White collar boxing, many if not most readers of this site know the term. I wrote this critique in February 2006 for The Harlem Times. I don’t believe it was ever published, as the newspaper’s launch date was delayed and countless assignments were pushed back for months.
Boxing is everywhere. In upscale athletic clubs in quiet suburban towns, in gritty basement gyms in rough-and-tough neighborhoods and countless locales in between, somebody is slugging a punching bag at this precise moment.
It is a sport practiced by poor adolescents yearning for a shot at the “big time” and wealthy businessmen looking to stay in shape after a long day at the office.
In his revealing and often nostalgic look at the sweet science, “White Collar Boxing: One Man’s Journey From The Office To The Ring,” NYC resident John E. Oden connects the dots between the days of bare-knuckle boxing (John L. Sullivan’s era) to the present time (with snippets about Lennox Lewis and Hilary Swank, who starred in “Million Dollar Baby”), when the sport boxing has developed a new form of competition called “white collar boxing.”

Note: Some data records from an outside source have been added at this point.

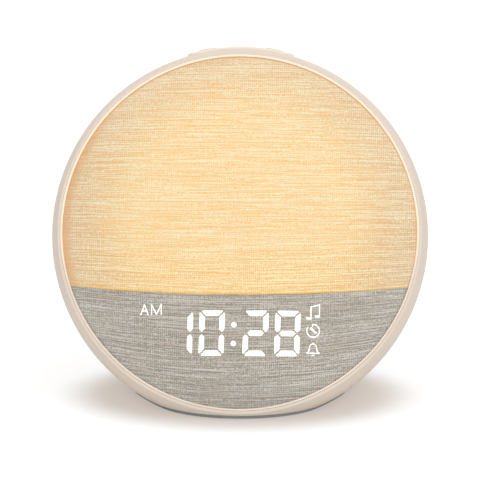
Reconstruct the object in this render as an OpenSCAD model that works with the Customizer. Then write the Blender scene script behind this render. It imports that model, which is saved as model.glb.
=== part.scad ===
// Sunrise alarm clock: a round, fabric-fronted lamp with a clock display, a speaker and top keys.
// Millimetres. +Z is up, the face looks along -Y and leans back by the tilt.
// The origin is the middle of the bounding box at the level of the table.
// Face frame (see on_face): X to the right, Y up the face, Z out of the face; the rim is at Z = 0.

/* [Body] */
// Largest diameter of the housing
body_d = 165; // [160:0.5:175]
// Depth from the rim to the flat back
body_depth = 62; // [60:0.5:68]
// Radius of the rounded rear edge
rear_round = 32; // [28:0.5:34]
// Depth over which the front edge flares out
flare_depth = 15; // [13:0.5:18]
// Wall thickness of the housing and the rear cover
wall = 2.2; // [1.8:0.1:2.6]
// Backward lean of the face in degrees
tilt = 22; // [20:0.5:24]
// Depth by which the table cuts into the round body
base_cut = 13.8; // [13.2:0.05:14.2]

/* [Front] */
// Width of the rim around the fabric, bezel included
rim_w = 5.9; // [5.4:0.1:6.4]
// How far the dome stands out of the rim plane
dome_height = 17; // [14:0.5:19]
// Thickness of the fabric
fabric_t = 0.5; // [0.4:0.05:0.8]
// Width of the bezel ring seen from the front
bezel_w = 0.9; // [0.7:0.05:1.2]
// How far the bezel ring stands out of the rim plane
bezel_proud = 0.5; // [0.2:0.1:1]
// Depth of the bezel ring behind the rim
bezel_l = 3; // [2:0.1:4]
// Width of the housing's flat lip around the bezel ring
lip_w = 1.3; // [1:0.1:2]
// Depth from the rim to the seat of the front frame
seat_depth = 6.5; // [6:0.1:7]
// Thickness of the front frame's ring
frame_t = 4; // [3.5:0.1:4.5]
// Width of the front frame's ring
frame_w = 12.2; // [11:0.1:13]
// Wall thickness of the diffuser and the display panel
dome_wall = 1.8; // [1.4:0.1:2.2]
// Drop of the line between lamp and display below the centre of the face
seam_drop = 20.9; // [19:0.1:22]
// Thickness of the divider between lamp and display
divider_t = 1.6; // [1.2:0.1:2]

/* [Lamp] */
// Depth from the rim to the front of the light board
light_board_depth = 22.4; // [20:0.2:24]
// Width of the reflector's slope around the light board
slope_w = 19.5; // [18:0.5:22]
// Thickness of every circuit board
board_t = 1.6; // [1.2:0.1:2]
// Side of a light emitter
emitter_w = 3; // [2.5:0.1:3.5]

/* [Display] */
// Height of a digit as a share of the fabric's diameter
digit_share = 0.124; // [0.116:0.001:0.128]
// Slant of the digits in degrees
digit_slant = 2; // [0:0.5:5]
// Room between the digits and the front frame
display_margin = 2.3; // [1.8:0.1:2.8]
// Depth from the rim to the front of the display board
display_board_depth = 4.5; // [4.2:0.1:5]
// Clearance around each light pipe
pipe_gap = 0.06; // [0.04:0.01:0.1]

/* [Keys] */
// Width of the key deck across the top
deck_w = 43; // [42:0.5:48]
// Depth from the rim to the front of the deck
deck_front = 6; // [5:0.5:8]
// How far the deck stands above the housing
deck_rise = 0.9; // [0.6:0.1:1.4]
// Depth of the pocket that holds the deck
deck_recess = 1; // [0.6:0.1:1.2]
// How far a key stands above the deck
key_proud = 0.5; // [0.3:0.1:1]
// Radius of the large centre key
main_key_r = 8.6; // [8:0.1:9]
// Radius of a small key
small_key_r = 4.2; // [3.6:0.1:4.4]
// Distance of the small keys from the middle, sideways
key_side = 15; // [14.6:0.1:15.4]
// Travel of a key
key_travel = 0.5; // [0.3:0.1:0.6]
// Side clearance of a key in its hole
key_gap = 0.2; // [0.15:0.05:0.3]

/* [Back] */
// Distance of the rear cover's edge from the rounded edge
cover_inset = 0.6; // [0.4:0.1:1.5]
// Depth of the speaker gasket
gasket_t = 2.6; // [2.4:0.1:3]
// Radius of a grille hole
grille_hole_r = 1.2; // [0.8:0.1:1.4]
// Length of the posts that carry the main board
board_post_l = 8.2; // [7.6:0.2:8.6]

/* [Foot] */
// Thickness of the rubber foot pad
foot_t = 1.9; // [1.5:0.1:2.1]
// Distance of the pad's edge from the edge of the flat base
foot_inset = 1.1; // [0.3:0.1:1.5]

/* [Hidden] */
$fn = 120;

// Clearances
fit = 0.05;        // between pieces that seat in each other
over = 1;          // by which a cutting shape runs past a surface
reach = 200;       // longer than anything in the clock

// Body
body_r = body_d / 2;
fabric_r = body_r - rim_w;
bezel_r = fabric_r + fit + bezel_w;
lip_r = bezel_r + fit + lip_w;
side_end = body_depth - rear_round;
flare_r = (pow(flare_depth, 2) + pow(body_r - lip_r, 2)) / (2 * (body_r - lip_r));
dome_r = (pow(fabric_r, 2) + pow(dome_height, 2)) / (2 * dome_height);
inner_back = body_depth - wall;
front_most = max(bezel_r * sin(tilt) + bezel_proud * cos(tilt), dome_r - (dome_r - dome_height) * cos(tilt));
back_most = (body_r - rear_round) * sin(tilt) + side_end * cos(tilt) + rear_round;
face_y = (front_most - back_most) / 2;
body_bottom = (body_r - rear_round) * cos(tilt) + side_end * sin(tilt) + rear_round;
face_height = body_bottom - base_cut;
// the pad's outline: the housing's own section where the two meet, from the front end to the back end
pad_steps = 60;
pad_drop = face_height - foot_t;
flare_off = pad_drop - (body_r - flare_r) * cos(tilt) - flare_depth * sin(tilt);
round_off = pad_drop - (body_r - rear_round) * cos(tilt) - side_end * sin(tilt);
pad_front = flare_depth * cos(tilt) - (body_r - flare_r) * sin(tilt)
    - sqrt(pow(flare_r - foot_inset, 2) - pow(flare_off, 2));
pad_back = side_end * cos(tilt) - (body_r - rear_round) * sin(tilt)
    + sqrt(pow(rear_round - foot_inset, 2) - pow(round_off, 2));

// Front
flange_t = 2.5;
frame_inner_r = fabric_r - frame_w;
flange_r = frame_inner_r + 5.5;
flange_back = seat_depth + flange_t;
frame_front = seat_depth - frame_t;
seam_z = face_height - seam_drop;
frame_screw_r = fabric_r - 3.7;
frame_screw_angles = [40, 140, 220, 320];
frame_boss_r = 3;
frame_boss_l = 8;
frame_screw_l = 9;
frame_head_sink = 2;

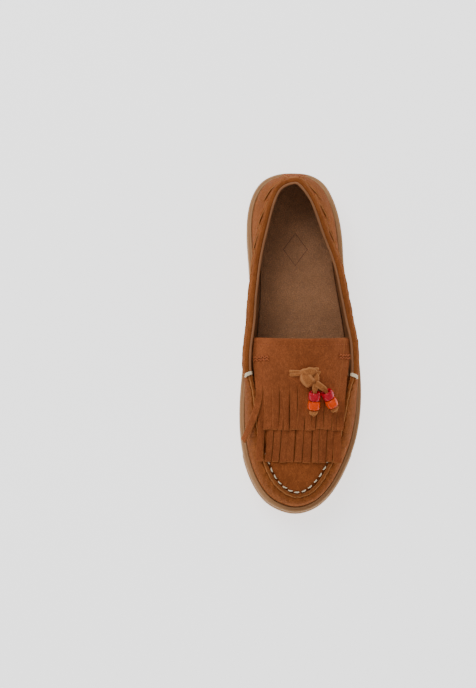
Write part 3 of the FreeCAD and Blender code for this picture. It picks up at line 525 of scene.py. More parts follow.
def rubber(name, base):
    m, nt, b = new_mat(name)
    co = coords(nt)
    base = np.array(base)
    big = tex_noise(nt, co, 28.0, 4.0, 0.55)
    mid = tex_noise(nt, co, 420.0, 4.0, 0.65)
    fine = tex_noise(nt, co, 3600.0, 2.0, 0.7)
    c = mixc(nt, remap(nt, big, 0.3, 0.7), base * 0.93, base * 1.05)
    c = mixc(nt, remap(nt, mid, 0.45, 0.75, 0.0, 0.3), c, base * 0.85)
    # painted shade: the point attribute darkens the rubber in the grooves, the tread cuts, the gap inside the rim and
    # along the ground edge
    at = N(nt, "ShaderNodeAttribute")
    at.attribute_name = "painted_shade"
    c = mixc(nt, math_node(nt, "MULTIPLY", at.outputs["Fac"], remap(nt, mid, 0.2, 0.7, 0.55, 1.0)), c, base * np.array([0.62, 0.56, 0.5]))
    nt.links.new(c, b.inputs["Base Color"])
    nt.links.new(remap(nt, mid, 0.3, 0.7, 0.5, 0.66), b.inputs["Roughness"])
    b.inputs["Specular IOR Level"].default_value = 0.4
    nrm = bump(nt, b, fine, 0.35, 0.00012)
    bump(nt, b, mid, 0.2, 0.0003, nrm)
    return m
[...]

The Rules Of White Collar Boxing
In essence, white collar boxing is a great way for anyone to experience what it’s like to step into the ring and engulf the full gamut of emotions that one can encounter while confronting another pugilist mano a mano.
In this type of boxing, the rules are as follows:
There are three two-minute rounds and 60 seconds between rounds; 16-ounce gloves are used; no winner or loser is stated; and both participants get equal recognition after their fight — both fighters’ hands are raised, Oden explains.
White collar boxing’s origins can be traced to 1988, when the world-renown Gleason’s Gym in Brooklyn staged a bout between Dr. David Lawrence, a Wall Street professional with a Ph.D. in English literature, and Dr. Richard Novak, an attorney/veterinarian. Nowadays, white collar boxing fights are held every Friday night at Gleason’s before rowdy crowds. Similar scenes exist around at clubs around the country and world. In England, especially, white collar boxing has a big following.
Bruce Silverglade, who owns Gleason’s, is credited as being the creator of white collar boxing. He’s involved in every aspect of running the Front Street gym, including matching fighters of like-minded skills for Friday night bouts and introducing each fighter to the gathered audience.
“The only person who can make a champ is the person himself,” Silverglade is quoted as saying in Oden’s book, “not the trainer, the manager, or anyone else. Boxing is 50 percent mental, 40 percent conditioning and 10 percent ability.”
Throughout the book, Oden highlights this formula for success. He delivers each literary punch with the contagious charisma of each lyric in a Mary J. Blige tune and he trains as hard as Bob Gibson once gripped a baseball.
A lifelong fan of the boxing, Oden, a principal in money management sales at Bernstein Investment Research in Manhattan (his office is in the Alliance Capital Building on the Avenue of the Americas), details the never-wavering thrill of being a white collar boxer, a sport he embraced while in his 40s in the 1990s as he transformed his lifestyle into one that emphasized fitness (he joined the New York Athletic Club in 1992).
Thanks For The Black Eye, Guy
Oden takes us through his workouts and through every emotion he’s encountered along the way to becoming a successful middle-aged fighter — the swagger, the jitters, the excitement of post-fight nights (celebration dinners in Little Italy, of course), the media interviews, the documentary made about him. He reveals splendid anecdotes about the relationship between fighters, such as this keepsake he received after a bout in London:
“It was a great pleasure to meet you on Wednesday night. I have to say that I thoroughly enjoyed my first night of boxing and my first bout. You have kindly left me with a souvenir in the form of a very impressive black eye,” Gray Smith writes in an email to Oden after their November 2004 bout.
As a white collar boxer, Oden, a heavyweight, has met kindred spirit after kindred spirit: Jack Kendrick, a boxer/poet who commends Oden for going into “the furnace of competition,” as well as Emanuel Steward, Teddy Atlas and Gerry Cooney. And he revels in the camaraderie fighters share regardless of their personal backgrounds.
This book jabs through the minutiae of white collar boxing this way:
Anyone — lawyer, gas-station attendant, hubcap historian — can lace on a pair of gloves and experience the redeeming value of competition, the bond that two fighters share when they’re in the ring doing the same thing.